Ya la inteligencia británica y la americana se han dado la mano para trabajar en conjunto temas de espionaje que tienen que ver con los hallazgos encontrados por los dos países en sus investigaciones acerca de los orígenes del SARS Cov-2.
Bajo la presidencia de Donald Trump, ya los americanos habían levantado un dedo acusador en contra de Pekín al señalar que hubo contagios en el Instituto de Virología chino de Wuhan a fines del año 2019 de un virus muy cercano al que ocasionó la pandemia mundial. Ahora es el medio inglés Sunday Times quien pone el dedo en la llaga al dar a conocer información reservada que apunta a que los servicios secretos británicos consideran «factible» que el patógeno saliera de un laboratorio de investigación chino.
En la capital china se ha recibido la imputación con gran molestia, pero en el mundo crece el sentimiento de lo inconveniente que resulta su falta de transparencia en un caso que ha representado un costo acumulado para el planeta de 3,5 millones de vidas para esta hora. Lo que es evidente es la animosidad que los gobernantes chinos están desarrollando en contra de terceros, cada vez que se levanta el asunto vital de la necesidad de ser exhaustivos en la investigación del origen del patógeno.
Esta sensibilidad los está llevando lejos en temas que nada tienen que ver con los científicos o los morales. Es el caso de la diplomacia de la exclusión que han desarrollado desde Pekín en contra de quien ha sido un estrecho socio en lo comercial y en terreno de la inversión: Australia. A partir del momento en que el primer ministro australiano, Scott Morrison, solicitó ante el mundo una investigación independiente y que fueran dotados de poderes extraordinarios a los investigadores internacionales dedicados a echar luces sobre el episodio del inicio de la pandemia en China, la relación bilateral se ha llenado de espinas.

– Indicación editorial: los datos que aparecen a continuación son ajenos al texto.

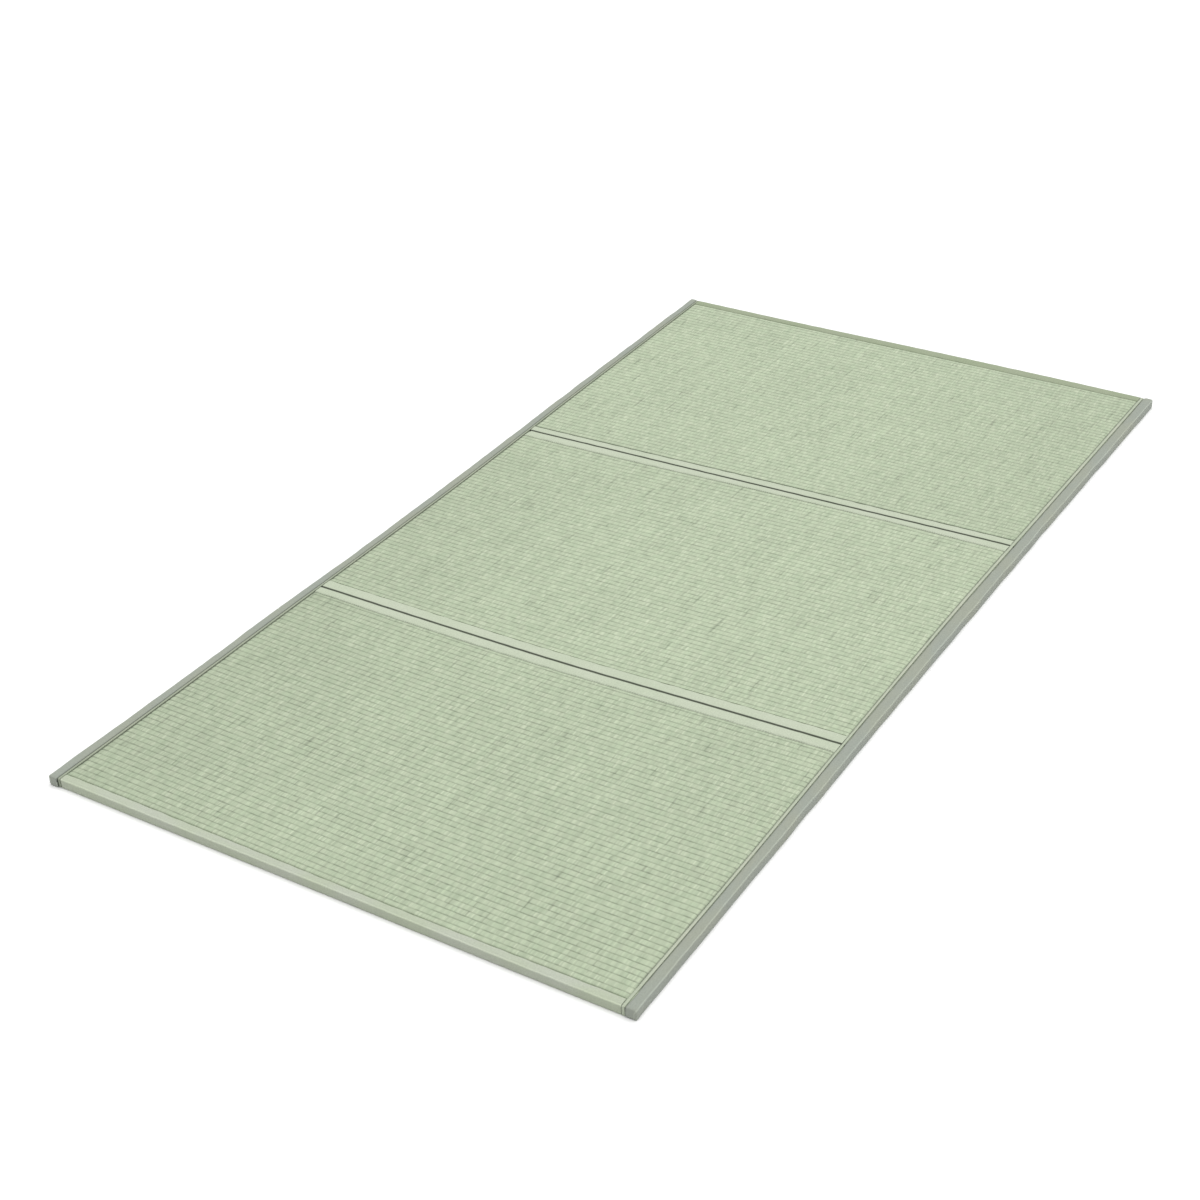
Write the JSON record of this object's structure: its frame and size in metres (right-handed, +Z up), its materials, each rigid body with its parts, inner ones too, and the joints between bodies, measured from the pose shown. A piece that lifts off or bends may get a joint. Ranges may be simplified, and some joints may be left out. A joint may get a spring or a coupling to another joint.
{
  "type": "tatami mat",
  "caption": "Folding rush floor mat lying open: ribbed woven panels joined at two folds, cloth binding round the long and short edges.",
  "frame": {"origin": "on the floor under the middle of the open mat", "axes": "+Z up, Y along the mat's length from the near end at -Y to the far end, X across its width"},
  "size_m": [1.0224, 1.879, 0.017],
  "materials": {
    "rush": "dry woven rush in low ribs, pale grey green",
    "side_cloth": "plain woven cotton tape, matt grey green",
    "strip_cloth": "plain woven ribbon, matt pale green",
    "end_cloth": "plain woven cotton tape, matt light green",
    "fold_cloth": "plain woven cotton tape, matt light green"
  },
  "bodies": {
    "root": {"panel_near": "rush", "panel_middle": "rush", "panel_far": "rush", "side_binding_left": "side_cloth", "side_binding_right": "side_cloth", "side_strip_left": "strip_cloth", "side_strip_right": "strip_cloth", "end_binding_near": "end_cloth", "end_binding_far": "end_cloth", "fold_1_band_near": "fold_cloth", "fold_1_band_far": "fold_cloth", "fold_2_band_near": "fold_cloth", "fold_2_band_far": "fold_cloth"}
  },
  "joints": []
}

China le impuso tarifas y otras medidas de castigo a sus importaciones de vinos, alimentos y carbón. Las inversiones chinas en Australia, que forman parte de un acuerdo de promoción, están siendo penalizadas. Unos cuantos altos jerarcas han acusado a Australia de racismo y crímenes de guerra al tiempo que se ha levantado una lista de “agravios” sufridos de parte de los australianos para desarrollar en torno a ellos una respuesta que los equipare.
Existen dos teorías de conspiraciones andando en paralelo: la del mundo occidental alimentada por el ex mandatario Trump que señala a China como causante de buena parte de los males del resto del mundo –el de la pandemia global entre muchos otros– y la de China puertas adentro, donde se maneja la tesis de que en el mundo exterior le endosan a China las culpas de los contagios con el deliberado fin de debilitar su poderío. La humanidad probablemente nunca conocerá el detalle de la manera en que se destapó este período luctuoso de la salud planetaria y lo que por ahora viene quedando claro es que del lado chino es mucho más lo que se esconde que lo que se evidencia, a pesar de que Pekín haya accedido, con pocas ganas, a que la ONU desarrolle tareas de exploración en su territorio.
Una cosa es diáfana: el que China haya ocultado –y lo continúe haciendo– el origen real de la enfermedad no quiere de oficio decir que el virus fue creado en sus laboratorios con fines perversos. Lidiar con la cultura china del orgullo nacional es bastante más complejo de lo que asumimos con nuestros criterios occidentales, lo que tampoco quiere decir que su visión de su responsabilidad formal frente al colectivo sea la correcta. Nunca entenderemos que su manera de defenderse de imputaciones reales o posibles sea la agresión, pero es eso lo que estamos viendo.